You can already use gimp and inkscape.
Also darktable, rawtherapee, DigiKam and Krita. Not sure if those are suited to professional work, but for amateurs they are more than enough.
i dont think gimp is useable. gimme ANYTHING but gimp. photopea,krita, whatever...but to hell with gimp.
Inkscape sure, but gimp is no comparison for photo. Also Publisher is really good
GIMP is honestly fantastic. My workflow goes draw in GIMP, import to Inkscape to convert pieces to vector, then bring them into Godot where shaders get applied. I would rather draw in GIMP than any other program. I find drawing in Inkscape super awkward in comparison. GIMP is pretty no-frills, but it does the job. I prefer it over Photoshop. With Darktsble I've found it useful for importing high res raw images for textures too.
I don't know why people hate on it so much. It's all about using the tools you're comfortable with.
FYI, Affinity was bought by Canva, ~~this is probably an advertising.~~ Affinity will probably enshitify in the next release. Hopefully not, but who knows.

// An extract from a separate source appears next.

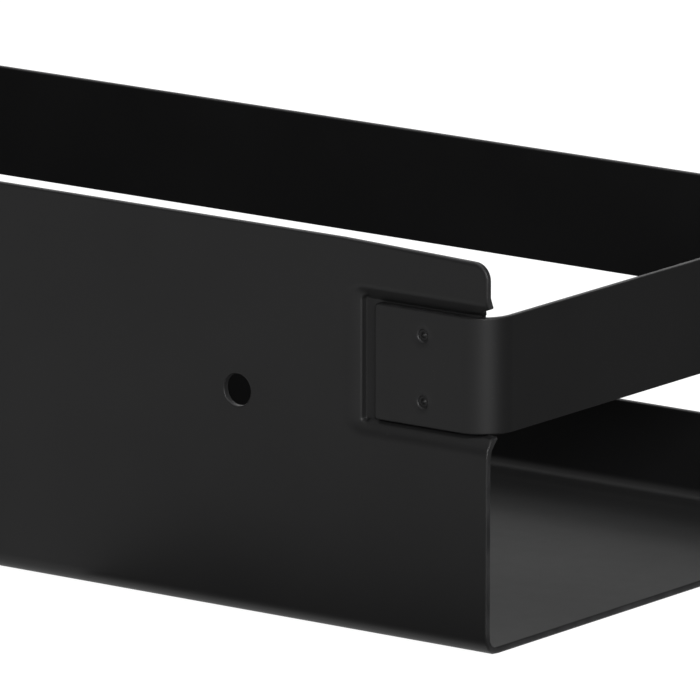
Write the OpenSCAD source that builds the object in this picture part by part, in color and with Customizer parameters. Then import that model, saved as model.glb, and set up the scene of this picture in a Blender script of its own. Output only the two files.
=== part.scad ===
// Cable tray: a folded steel channel with a tall mounting wall and a low back lip,
// closed above by a flat retaining band that is riveted to the tall wall at both ends.
// Origin: middle of the length and of the depth, on the underside of the floor.
// +X runs along the tray, the tall wall's outer face looks towards -Y, +Z is up.

/* [Tray] */
// length of the folded tray
tray_length = 600; // [300:10:1200]
// depth from the tall wall's outer face to the band's back face
overall_depth = 150; // [110:1:220]
// height of the tall wall
wall_height = 86; // [82:1:120]
// height of the low back lip
lip_height = 21; // [10:1:40]
// distance from the lip's outer face to the band's back face
lip_inset = 8; // [3:0.5:20]
// thickness of the tray's sheet
sheet = 1.5; // [1:0.1:2]
// outside radius of the two long folds
fold_radius = 4; // [3:0.5:6]
// drop of the tall wall's top edge at each end
edge_drop = 1; // [0.2:0.1:2]
// length over which that edge drops
edge_drop_length = 38; // [20:1:80]
// radius of the tall wall's top corners
corner_radius = 3.8; // [1:0.1:6]

/* [Band] */
// height of the strip
band_height = 25.3; // [20:0.1:30]
// height of the strip's lower edge above the tray's underside
band_bottom = 47.4; // [44:0.1:50]
// thickness of the strip
band_sheet = 1.5; // [1:0.1:2]
// outside radius of the strip's four corners
band_radius = 8; // [5:0.5:12]
// how far the strip stands out past the tray's open ends
band_proud = 0.3; // [0:0.1:1]
// distance from the tray's end to the far edge of a lug
lug_length = 30.3; // [24:0.1:40]

/* [Recess] */
// depth pressed in for the lug
recess_depth = 2.5; // [2:0.1:3]
// bare strip of recess floor beside the lug
recess_margin = 1.8; // [1:0.1:6]
// width of the soft shoulder beside the recess
shoulder_width = 5.5; // [4:0.1:8]
// height of the lower slope
lower_slope = 4.1; // [2:0.1:6]
// height of the upper slope
upper_slope = 2.8; // [1.5:0.1:4]
// gap between the strip's edges and the recess floor's edges
recess_gap = 0.1; // [0.1:0.1:1]

/* [Fixings] */
// diameter of the mounting holes
hole_diameter = 7; // [4:0.5:9]
// distance of a mounting hole from the tray's end
hole_inset = 66; // [50:1:120]
// height of the mounting holes
hole_height = 49; // [30:1:70]
// distance of the rivets from the tray's end
rivet_inset = 17.7; // [14:0.1:20]
// distance between the two rivets of one lug
rivet_spacing = 14.4; // [10:0.1:17]
// shank diameter of a rivet
rivet_diameter = 3; // [2.5:0.1:3.5]
// diameter of its sunk outer head
rivet_head = 3.9; // [3.6:0.1:5]
// diameter of its domed inner head
rivet_dome = 6; // [5:0.1:8]

/* [Hidden] */
$fn = 64;
e = 1;
x_end = tray_length / 2;
y_front = -overall_depth / 2;
y_back = overall_depth / 2;
y_lip = y_back - lip_inset;
fold_inner = fold_radius - sheet;
band_top = band_bottom + band_height;
band_mid = band_bottom + band_height / 2;
lug_y = y_front + recess_depth - band_sheet;
recess_x = x_end - lug_length - recess_margin;
floor_low = band_bottom - recess_gap;
floor_high = band_top + recess_gap;
shoulder_x = recess_x - shoulder_width;
knee_x = recess_x - 1.8;
knee_depth = 0.2 * recess_depth;
shoulder_angle = atan(knee_depth / (knee_x - shoulder_x));
knee_angle = atan((recess_depth - knee_depth) / (recess_x - knee_x));
lower_angle = atan(recess_depth / lower_slope);
upper_angle = atan(recess_depth / upper_slope);
window_x = x_end - band_radius - 0.8;
notch_x = x_end - 3.2;
notch_top = floor_high + upper_slope;
tab_low = floor_high + 2.3;
steel = [0.13, 0.13, 0.135];

// a point of a pressed profile moved through the sheet, between two slopes a and b
function through_sheet(p, a, b) =
    p + sheet / cos((b - a) / 2) * [-sin((a + b) / 2), cos((a + b) / 2)];

// quarter of a bent strip's corner, in the quadrant given by two signs
module bend(r_outer, r_inner, sx, sy) {
    intersection() {
        difference() {
            circle(r = r_outer);
            circle(r = r_inner);
        }
        translate([sx < 0 ? -2 * r_outer : 0, sy < 0 ? -2 * r_outer : 0])
            square(2 * r_outer);
    }
}

// a 2D box between two corners
module box2(low, high) {
    translate(low)
        square(high - low);
}

// a section drawn in Y and Z, run along X from one place to another
module along_x(from, to) {
    translate([from, 0, 0])
        rotate([90, 0, 90])
            linear_extrude(height = to - from)
                children();
}

// an outline drawn in X and Z, cut through the tall wall
module through_wall() {
    translate([0, y_front + recess_depth + sheet + e, 0])
        rotate([90, 0, 0])
            linear_extrude(height = recess_depth + sheet + 2 * e)
                children();
}

// the same feature at both ends
module both_ends() {
    children();
    mirror([1, 0, 0])
        children();
}

// ---- tray ----

module fold_section() {
    box2([y_front, fold_radius], [y_front + sheet, wall_height]);
    translate([y_front + fold_radius, fold_radius])
        bend(fold_radius, fold_inner, -1, -1);
    box2([y_front + fold_radius, 0], [y_lip - fold_radius, sheet]);
    translate([y_lip - fold_radius, fold_radius])
        bend(fold_radius, fold_inner, 1, -1);
    box2([y_lip - sheet, fold_radius], [y_lip, lip_height]);
}

// outer face of the recess: its section in X and Y crossed with its section in Y and Z
module recess_void() {
    intersection() {
        linear_extrude(height = wall_height)
            translate([0, y_front])
                polygon([
                    [shoulder_x, 0],
                    [knee_x, knee_depth],
                    [recess_x, recess_depth],
                    [x_end + e, recess_depth],
                    [x_end + e, -e],
                    [shoulder_x, -e]
                ]);
        along_x(shoulder_x - e, x_end + e)
            translate([y_front, 0])
                polygon([
                    [0, floor_low - lower_slope],
                    [recess_depth, floor_low],
                    [recess_depth, floor_high],
                    [0, notch_top],
                    [-e, notch_top],
                    [-e, floor_low - lower_slope]
                ]);
    }
}

// inner face of the recess: the same two sections, one sheet further in
module recess_back() {
    low_shift = sheet * tan(lower_angle / 2);
    high_shift = sheet * tan(upper_angle / 2);
    intersection() {
        linear_extrude(height = wall_height)
            translate([0, y_front])
                polygon([
                    through_sheet([shoulder_x, 0], 0, shoulder_angle),
                    through_sheet([knee_x, knee_depth], shoulder_angle, knee_angle),
                    through_sheet([recess_x, recess_depth], knee_angle, 0),
                    [x_end, recess_depth + sheet],
                    [x_end, sheet / 2],
                    [shoulder_x, sheet / 2]
                ]);
        along_x(shoulder_x - e, x_end)
            translate([y_front, 0])
                polygon([
                    [sheet, floor_low - lower_slope - low_shift],
                    [recess_depth + sheet, floor_low - low_shift],
                    [recess_depth + sheet, floor_high + high_shift],
                    [sheet, notch_top + high_shift],
                    [sheet / 2, notch_top + high_shift],
                    [sheet / 2, floor_low - lower_slope - low_shift]
                ]);
    }
}

// the cut that lets the band's corner pass, with its notch under the tab
module band_window() {
    through_wall()
        polygon([
            [window_x, floor_low],
            [x_end + e, floor_low],
            [x_end + e, tab_low + 0.9],
            [x_end, tab_low + 0.9],
            [x_end - 0.3, tab_low + 0.3],
            [x_end - 0.9, tab_low],
            [notch_x, tab_low - 0.9],
            [notch_x, floor_high],
            [window_x, floor_high]
        ]);
}

// sloping top edge and round corner of the tall wall's end
module top_edge_cut() {
    r = corner_radius;
    z_corner = wall_height - edge_drop;
    through_wall() {
        polygon([
            [x_end - edge_drop_length, wall_height],
            [x_end - r, z_corner],
            [x_end + e, z_corner],
            [x_end + e, wall_height + e],
            [x_end - edge_drop_length, wall_height + e]
        ]);
        difference() {
            box2([x_end - r, z_corner - r], [x_end + e, z_corner + e]);
            translate([x_end - r, z_corner - r])
                circle(r = r);
        }
    }
}

// a round hole along Y
module hole_y(x, z, d, from, to) {
    translate([x, from, z])
        rotate([-90, 0, 0])
            cylinder(d = d, h = to - from);
}

module tray_shell() {
    color(steel)
        difference() {
            union() {
                along_x(-x_end, x_end)
                    fold_section();
                both_ends()
                    recess_back();
            }
            both_ends() {
                recess_void();
                band_window();
                top_edge_cut();
                hole_y(x_end - hole_inset, hole_height, hole_diameter,
                       y_front - e, y_front + sheet + e);
                for (side = [-1, 1])
                    hole_y(x_end - rivet_inset, band_mid + side * rivet_spacing / 2,
                           rivet_diameter + 0.1, y_front, y_front + recess_depth + sheet + e);
            }
        }
}

// ---- band ----

module band_outline() {
    x_out = x_end + band_proud;
    r = band_radius;
    t = band_sheet;
    box2([x_end - lug_length, lug_y], [x_out - r, lug_y + t]);
    translate([x_out - r, lug_y + r])
        bend(r, r - t, 1, -1);
    box2([x_out - t, lug_y + r], [x_out, y_back - r]);
    translate([x_out - r, y_back - r])
        bend(r, r - t, 1, 1);
    box2([0, y_back - t], [x_out - r, y_back]);
}

module retaining_band() {
    color(steel)
        difference() {
            translate([0, 0, band_bottom])
                linear_extrude(height = band_height)
                    both_ends()
                        band_outline();
            both_ends()
                for (side = [-1, 1]) {
                    z = band_mid + side * rivet_spacing / 2;
                    hole_y(x_end - rivet_inset, z, rivet_diameter + 0.1,
                           lug_y - e, lug_y + band_sheet + e);
                    hole_y(x_end - rivet_inset, z, rivet_head + 0.1, lug_y - e, lug_y + 0.8);
                }
        }
}

// ---- rivets ----

// dished outer head with a raised centre, shank, and domed inner head
module rivet(x, z) {
    r = rivet_diameter / 2;
    grip = band_sheet + sheet;
    rise = 1.1;
    dome_radius = (pow(rivet_dome / 2, 2) + pow(rise, 2)) / (2 * rise);
    color(steel)
        translate([x, lug_y, z])
            rotate([-90, 0, 0]) {
                rotate_extrude()
                    polygon([
                        [0, 0.1],
                        [0.4, 0.15],
                        [0.75, 0.5],
                        [1.2, 0.5],
                        [rivet_head / 2 - 0.2, 0.05],
                        [rivet_head / 2, 0.05],
                        [rivet_head / 2, 0.8],
                        [r, 0.8],
                        [r, grip + 0.2],
                        [0, grip + 0.2]
                    ]);
                intersection() {
                    translate([0, 0, grip + rise - dome_radius])
                        sphere(r = dome_radius);
                    translate([0, 0, grip])
                        cylinder(d = rivet_dome + 1, h = rise + e);
                }
            }
}

rivet_x = x_end - rivet_inset;
rivet_high = band_mid + rivet_spacing / 2;
rivet_low = band_mid - rivet_spacing / 2;

tray_shell();
retaining_band();
rivet(rivet_x, rivet_high);  // rivet_right_upper
rivet(rivet_x, rivet_low);  // rivet_right_lower
rivet(-rivet_x, rivet_high);  // rivet_left_upper
rivet(-rivet_x, rivet_low);  // rivet_left_lower
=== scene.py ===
"""Looks of the cable tray: detailed sheet-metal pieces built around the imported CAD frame."""

import math

import bpy
import numpy as np
from mathutils import Matrix, Vector
from mathutils.geometry import delaunay_2d_cdt


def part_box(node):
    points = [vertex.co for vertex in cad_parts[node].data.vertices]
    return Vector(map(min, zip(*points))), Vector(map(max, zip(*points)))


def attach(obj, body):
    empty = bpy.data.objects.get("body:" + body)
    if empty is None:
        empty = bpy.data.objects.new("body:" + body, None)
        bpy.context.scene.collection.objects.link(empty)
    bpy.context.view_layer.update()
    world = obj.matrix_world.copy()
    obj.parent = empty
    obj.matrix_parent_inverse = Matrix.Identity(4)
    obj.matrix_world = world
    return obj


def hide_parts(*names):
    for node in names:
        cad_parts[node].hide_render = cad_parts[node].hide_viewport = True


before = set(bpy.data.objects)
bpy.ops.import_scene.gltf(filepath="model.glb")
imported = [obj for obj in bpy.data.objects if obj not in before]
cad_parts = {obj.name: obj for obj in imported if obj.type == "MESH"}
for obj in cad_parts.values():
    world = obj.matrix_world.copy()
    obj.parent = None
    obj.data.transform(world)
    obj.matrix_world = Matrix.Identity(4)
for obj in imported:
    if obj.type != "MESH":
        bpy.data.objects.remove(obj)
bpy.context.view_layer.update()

MM = 0.001
BODY = "root"

# ---------------------------------------------------------------- sizes, in millimetres

tray_low, tray_high = (np.array(v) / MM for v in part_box("tray_shell"))
band_low, band_high = (np.array(v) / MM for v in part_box("retaining_band"))
rivet_low, rivet_high = (np.array(v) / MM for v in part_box("rivet_right_lower"))
upper_low, upper_high = (np.array(v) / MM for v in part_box("rivet_right_upper"))

SHEET = 1.5                                  # tray sheet
STRIP = 1.5                                  # band strip
FOLD = 4.0                                   # outside radius of the long folds
BEND = 8.0                                   # outside radius of the band's corners
END = tray_high[0]                           # right end of the tray
FRONT = tray_low[1]                          # outer face of the tall wall
BACK = tray_high[1]                          # outer face of the low lip
TOP = tray_high[2]
LIP = 21.0                                   # height of the low lip
LUG_FACE = band_low[1]                       # outer face of the lugs
LUG_EDGE = END - 30.3                        # far edge of the right lug
DEPTH = LUG_FACE + STRIP - FRONT             # depth of the pressed recess
RIVET_X = (rivet_low[0] + rivet_high[0]) / 2
RIVET_Z = [(lo[2] + hi[2]) / 2 for lo, hi in ((rivet_low, rivet_high), (upper_low, upper_high))]
HOLE_X = END - 66.0
HOLE_Z = 49.0
HOLE_R = 3.5
DISH_R = 2.2                                 # mouth of the dish round a rivet
SHANK_R = 1.25                               # rivet inside the dish
ARC_STEP = 9                                 # degrees between points on an outline's rounds


# ---------------------------------------------------------------- outlines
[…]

That is a waste of time. I emailed the company a few months ago and they replied that they won't port to Linux. Not that they don't have plans to currently do it, but that they won't. Clear as day.
Indeed, I don't get the post. Does OP genuinely think they could influence Affinity to support linux? Via freaking change.org?? Really, why is the post so well-received by community? Got so many questions.